-- begin GIVEN DATA --
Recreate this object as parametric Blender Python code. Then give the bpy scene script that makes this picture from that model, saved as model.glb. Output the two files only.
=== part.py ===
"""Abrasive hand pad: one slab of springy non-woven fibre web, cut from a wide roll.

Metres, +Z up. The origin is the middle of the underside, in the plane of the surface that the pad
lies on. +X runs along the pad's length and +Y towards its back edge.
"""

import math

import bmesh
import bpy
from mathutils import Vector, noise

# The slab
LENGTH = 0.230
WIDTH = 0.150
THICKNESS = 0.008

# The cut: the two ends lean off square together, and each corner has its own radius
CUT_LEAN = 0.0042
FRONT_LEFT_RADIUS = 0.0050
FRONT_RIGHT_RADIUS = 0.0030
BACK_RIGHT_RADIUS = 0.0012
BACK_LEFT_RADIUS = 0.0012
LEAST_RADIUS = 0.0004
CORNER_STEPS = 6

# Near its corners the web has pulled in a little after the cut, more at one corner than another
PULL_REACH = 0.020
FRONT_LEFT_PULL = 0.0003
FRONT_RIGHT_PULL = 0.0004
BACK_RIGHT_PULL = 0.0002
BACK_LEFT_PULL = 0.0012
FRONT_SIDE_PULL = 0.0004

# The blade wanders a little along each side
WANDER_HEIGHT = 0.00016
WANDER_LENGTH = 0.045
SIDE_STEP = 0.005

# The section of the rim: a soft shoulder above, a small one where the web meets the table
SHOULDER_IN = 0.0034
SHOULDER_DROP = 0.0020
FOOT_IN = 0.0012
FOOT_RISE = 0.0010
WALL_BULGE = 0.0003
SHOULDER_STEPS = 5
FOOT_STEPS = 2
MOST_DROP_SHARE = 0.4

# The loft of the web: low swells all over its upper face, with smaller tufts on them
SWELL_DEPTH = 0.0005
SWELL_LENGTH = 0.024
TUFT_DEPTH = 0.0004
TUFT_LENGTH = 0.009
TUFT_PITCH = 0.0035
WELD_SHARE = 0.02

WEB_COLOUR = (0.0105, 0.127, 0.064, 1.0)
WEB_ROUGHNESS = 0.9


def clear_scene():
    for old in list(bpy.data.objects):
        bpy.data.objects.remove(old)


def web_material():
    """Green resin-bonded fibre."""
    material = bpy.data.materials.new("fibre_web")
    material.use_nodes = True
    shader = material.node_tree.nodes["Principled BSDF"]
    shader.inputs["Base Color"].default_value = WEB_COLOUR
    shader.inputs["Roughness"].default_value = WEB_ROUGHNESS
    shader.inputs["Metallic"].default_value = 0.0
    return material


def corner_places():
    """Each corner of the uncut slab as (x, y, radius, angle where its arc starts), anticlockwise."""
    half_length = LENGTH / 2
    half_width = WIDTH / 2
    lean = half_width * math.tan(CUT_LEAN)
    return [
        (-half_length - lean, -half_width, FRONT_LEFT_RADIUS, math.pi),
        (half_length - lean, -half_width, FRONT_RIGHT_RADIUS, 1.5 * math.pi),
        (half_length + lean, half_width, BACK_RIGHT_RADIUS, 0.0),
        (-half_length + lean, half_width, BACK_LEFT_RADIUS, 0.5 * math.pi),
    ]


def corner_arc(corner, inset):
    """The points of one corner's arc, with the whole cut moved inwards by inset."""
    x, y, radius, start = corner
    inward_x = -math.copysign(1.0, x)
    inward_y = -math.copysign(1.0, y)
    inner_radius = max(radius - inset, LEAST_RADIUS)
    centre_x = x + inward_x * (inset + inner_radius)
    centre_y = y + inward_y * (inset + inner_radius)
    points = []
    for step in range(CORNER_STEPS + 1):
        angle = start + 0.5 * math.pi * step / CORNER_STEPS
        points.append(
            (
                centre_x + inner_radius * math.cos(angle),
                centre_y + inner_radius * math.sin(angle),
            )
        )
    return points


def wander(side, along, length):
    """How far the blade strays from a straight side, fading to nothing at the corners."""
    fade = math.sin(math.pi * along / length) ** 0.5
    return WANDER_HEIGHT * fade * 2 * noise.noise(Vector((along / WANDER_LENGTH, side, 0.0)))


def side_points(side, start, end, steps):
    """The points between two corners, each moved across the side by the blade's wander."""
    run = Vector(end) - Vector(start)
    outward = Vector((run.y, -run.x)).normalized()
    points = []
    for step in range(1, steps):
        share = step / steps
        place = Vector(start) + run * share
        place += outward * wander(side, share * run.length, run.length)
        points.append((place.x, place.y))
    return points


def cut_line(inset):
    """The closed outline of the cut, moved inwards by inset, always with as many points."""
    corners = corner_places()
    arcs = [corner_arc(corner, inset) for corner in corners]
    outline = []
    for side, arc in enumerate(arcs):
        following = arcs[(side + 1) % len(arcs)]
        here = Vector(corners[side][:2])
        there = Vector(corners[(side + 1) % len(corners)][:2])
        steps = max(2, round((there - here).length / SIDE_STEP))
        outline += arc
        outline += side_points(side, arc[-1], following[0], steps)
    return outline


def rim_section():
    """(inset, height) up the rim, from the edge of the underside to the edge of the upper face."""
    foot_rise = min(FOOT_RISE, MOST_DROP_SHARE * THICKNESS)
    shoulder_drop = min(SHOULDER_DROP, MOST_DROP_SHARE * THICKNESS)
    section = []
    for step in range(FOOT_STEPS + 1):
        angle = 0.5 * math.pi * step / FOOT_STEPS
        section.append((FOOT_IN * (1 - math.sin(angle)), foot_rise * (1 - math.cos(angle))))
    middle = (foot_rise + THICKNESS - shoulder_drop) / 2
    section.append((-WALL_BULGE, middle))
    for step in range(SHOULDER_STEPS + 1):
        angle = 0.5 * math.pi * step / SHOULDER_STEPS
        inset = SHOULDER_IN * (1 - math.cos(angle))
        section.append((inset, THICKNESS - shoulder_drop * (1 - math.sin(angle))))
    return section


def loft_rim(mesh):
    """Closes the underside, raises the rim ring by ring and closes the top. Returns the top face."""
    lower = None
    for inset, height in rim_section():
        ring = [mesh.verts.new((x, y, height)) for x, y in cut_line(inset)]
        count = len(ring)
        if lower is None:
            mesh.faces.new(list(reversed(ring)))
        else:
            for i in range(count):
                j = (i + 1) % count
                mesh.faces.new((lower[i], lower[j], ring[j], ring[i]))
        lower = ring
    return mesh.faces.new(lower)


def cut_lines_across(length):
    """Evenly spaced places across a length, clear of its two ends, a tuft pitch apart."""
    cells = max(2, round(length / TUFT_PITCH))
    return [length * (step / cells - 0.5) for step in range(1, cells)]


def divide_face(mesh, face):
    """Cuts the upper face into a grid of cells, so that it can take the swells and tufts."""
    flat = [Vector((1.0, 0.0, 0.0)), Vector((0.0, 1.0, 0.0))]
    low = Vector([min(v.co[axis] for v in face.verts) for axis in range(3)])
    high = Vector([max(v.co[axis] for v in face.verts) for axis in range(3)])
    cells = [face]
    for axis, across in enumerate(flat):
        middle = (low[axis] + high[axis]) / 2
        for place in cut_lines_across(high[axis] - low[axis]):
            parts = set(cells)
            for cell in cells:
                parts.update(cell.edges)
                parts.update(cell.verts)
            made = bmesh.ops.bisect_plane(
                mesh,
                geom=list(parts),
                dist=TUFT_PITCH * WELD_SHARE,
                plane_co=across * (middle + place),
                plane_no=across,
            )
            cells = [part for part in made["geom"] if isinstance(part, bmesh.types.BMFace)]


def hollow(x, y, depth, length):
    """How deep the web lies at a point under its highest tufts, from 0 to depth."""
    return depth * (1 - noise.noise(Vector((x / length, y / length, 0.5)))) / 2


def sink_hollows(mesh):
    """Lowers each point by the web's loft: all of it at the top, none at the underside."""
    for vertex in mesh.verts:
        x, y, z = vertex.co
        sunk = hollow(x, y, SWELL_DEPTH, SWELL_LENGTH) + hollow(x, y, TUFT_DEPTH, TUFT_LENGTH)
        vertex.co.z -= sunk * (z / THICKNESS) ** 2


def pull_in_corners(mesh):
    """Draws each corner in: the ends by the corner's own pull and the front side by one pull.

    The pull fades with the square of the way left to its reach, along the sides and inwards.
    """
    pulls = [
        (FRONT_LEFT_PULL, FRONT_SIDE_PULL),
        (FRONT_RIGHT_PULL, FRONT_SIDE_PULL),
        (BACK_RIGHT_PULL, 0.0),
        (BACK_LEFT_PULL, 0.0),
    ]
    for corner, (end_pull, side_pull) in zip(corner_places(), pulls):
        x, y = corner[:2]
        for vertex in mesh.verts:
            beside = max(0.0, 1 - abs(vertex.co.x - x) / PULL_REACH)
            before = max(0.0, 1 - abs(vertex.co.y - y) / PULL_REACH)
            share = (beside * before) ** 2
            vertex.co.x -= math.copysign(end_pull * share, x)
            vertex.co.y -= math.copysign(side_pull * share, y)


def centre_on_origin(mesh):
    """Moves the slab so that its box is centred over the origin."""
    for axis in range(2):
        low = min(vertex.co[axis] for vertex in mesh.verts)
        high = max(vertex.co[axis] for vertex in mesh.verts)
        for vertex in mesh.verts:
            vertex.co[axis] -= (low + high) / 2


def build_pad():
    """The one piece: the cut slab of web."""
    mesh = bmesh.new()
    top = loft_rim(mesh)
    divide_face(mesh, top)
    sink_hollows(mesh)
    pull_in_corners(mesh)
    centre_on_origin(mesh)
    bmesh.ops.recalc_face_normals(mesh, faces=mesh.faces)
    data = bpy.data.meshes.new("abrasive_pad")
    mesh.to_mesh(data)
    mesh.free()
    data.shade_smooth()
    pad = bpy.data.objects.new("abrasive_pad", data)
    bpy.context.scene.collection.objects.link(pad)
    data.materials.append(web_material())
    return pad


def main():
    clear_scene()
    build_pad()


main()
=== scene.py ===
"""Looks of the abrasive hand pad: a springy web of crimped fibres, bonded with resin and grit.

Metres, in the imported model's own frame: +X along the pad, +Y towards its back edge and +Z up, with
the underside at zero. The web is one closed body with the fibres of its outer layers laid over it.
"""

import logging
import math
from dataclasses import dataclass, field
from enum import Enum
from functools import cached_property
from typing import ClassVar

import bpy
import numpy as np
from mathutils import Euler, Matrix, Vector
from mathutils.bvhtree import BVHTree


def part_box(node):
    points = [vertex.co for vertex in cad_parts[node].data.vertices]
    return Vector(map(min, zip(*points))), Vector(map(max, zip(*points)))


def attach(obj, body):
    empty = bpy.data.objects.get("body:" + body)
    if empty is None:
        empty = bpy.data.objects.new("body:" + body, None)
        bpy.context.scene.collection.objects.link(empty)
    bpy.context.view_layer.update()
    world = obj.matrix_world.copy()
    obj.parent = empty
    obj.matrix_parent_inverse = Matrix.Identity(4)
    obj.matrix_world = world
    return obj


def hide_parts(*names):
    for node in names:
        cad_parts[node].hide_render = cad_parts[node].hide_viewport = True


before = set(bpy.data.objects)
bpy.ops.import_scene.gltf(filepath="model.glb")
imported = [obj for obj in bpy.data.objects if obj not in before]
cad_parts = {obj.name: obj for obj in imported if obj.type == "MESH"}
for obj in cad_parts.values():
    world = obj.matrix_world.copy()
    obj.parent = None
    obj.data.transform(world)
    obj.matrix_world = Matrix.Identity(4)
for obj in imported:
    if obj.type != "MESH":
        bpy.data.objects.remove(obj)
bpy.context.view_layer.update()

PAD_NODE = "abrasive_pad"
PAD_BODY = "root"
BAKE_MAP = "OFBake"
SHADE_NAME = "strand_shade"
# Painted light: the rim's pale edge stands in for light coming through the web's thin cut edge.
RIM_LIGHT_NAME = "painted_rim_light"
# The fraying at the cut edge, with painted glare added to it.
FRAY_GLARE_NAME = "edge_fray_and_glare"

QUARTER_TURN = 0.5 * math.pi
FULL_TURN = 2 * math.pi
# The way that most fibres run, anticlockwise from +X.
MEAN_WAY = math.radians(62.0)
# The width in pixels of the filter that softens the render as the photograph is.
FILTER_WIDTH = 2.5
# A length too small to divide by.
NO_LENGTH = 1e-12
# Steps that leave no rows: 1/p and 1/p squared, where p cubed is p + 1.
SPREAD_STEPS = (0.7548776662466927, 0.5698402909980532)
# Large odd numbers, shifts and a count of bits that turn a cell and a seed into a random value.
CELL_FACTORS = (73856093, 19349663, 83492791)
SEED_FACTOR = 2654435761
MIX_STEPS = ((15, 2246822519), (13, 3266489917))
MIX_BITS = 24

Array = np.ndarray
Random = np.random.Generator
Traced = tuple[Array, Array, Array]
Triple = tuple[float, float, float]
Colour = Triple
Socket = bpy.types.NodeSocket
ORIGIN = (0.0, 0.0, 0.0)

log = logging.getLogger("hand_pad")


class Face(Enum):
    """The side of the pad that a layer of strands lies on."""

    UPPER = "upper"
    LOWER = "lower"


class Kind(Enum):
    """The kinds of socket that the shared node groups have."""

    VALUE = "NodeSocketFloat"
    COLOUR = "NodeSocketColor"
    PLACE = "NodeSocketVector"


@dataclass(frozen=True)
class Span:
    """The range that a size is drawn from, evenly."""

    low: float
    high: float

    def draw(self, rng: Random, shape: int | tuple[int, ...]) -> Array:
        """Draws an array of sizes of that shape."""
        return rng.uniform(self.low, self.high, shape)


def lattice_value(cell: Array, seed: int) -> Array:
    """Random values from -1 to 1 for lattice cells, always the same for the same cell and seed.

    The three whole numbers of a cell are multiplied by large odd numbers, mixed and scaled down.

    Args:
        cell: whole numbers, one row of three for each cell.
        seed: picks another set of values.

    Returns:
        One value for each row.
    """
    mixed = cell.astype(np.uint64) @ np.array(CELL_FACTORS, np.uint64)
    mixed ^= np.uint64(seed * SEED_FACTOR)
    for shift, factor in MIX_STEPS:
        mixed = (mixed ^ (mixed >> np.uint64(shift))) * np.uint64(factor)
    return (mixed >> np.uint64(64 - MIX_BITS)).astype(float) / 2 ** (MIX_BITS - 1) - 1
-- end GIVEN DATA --
DIRECTION:
The line with "points = [vertex.co" marks the start and the line with "before = set(bpy.data.objects)" marks the end; transcribe every line in that stretch, unchanged.

EXERCISE OUTPUT:
    points = [vertex.co for vertex in cad_parts[node].data.vertices]
    return Vector(map(min, zip(*points))), Vector(map(max, zip(*points)))


def attach(obj, body):
    empty = bpy.data.objects.get("body:" + body)
    if empty is None:
        empty = bpy.data.objects.new("body:" + body, None)
        bpy.context.scene.collection.objects.link(empty)
    bpy.context.view_layer.update()
    world = obj.matrix_world.copy()
    obj.parent = empty
    obj.matrix_parent_inverse = Matrix.Identity(4)
    obj.matrix_world = world
    return obj


def hide_parts(*names):
    for node in names:
        cad_parts[node].hide_render = cad_parts[node].hide_viewport = True


before = set(bpy.data.objects)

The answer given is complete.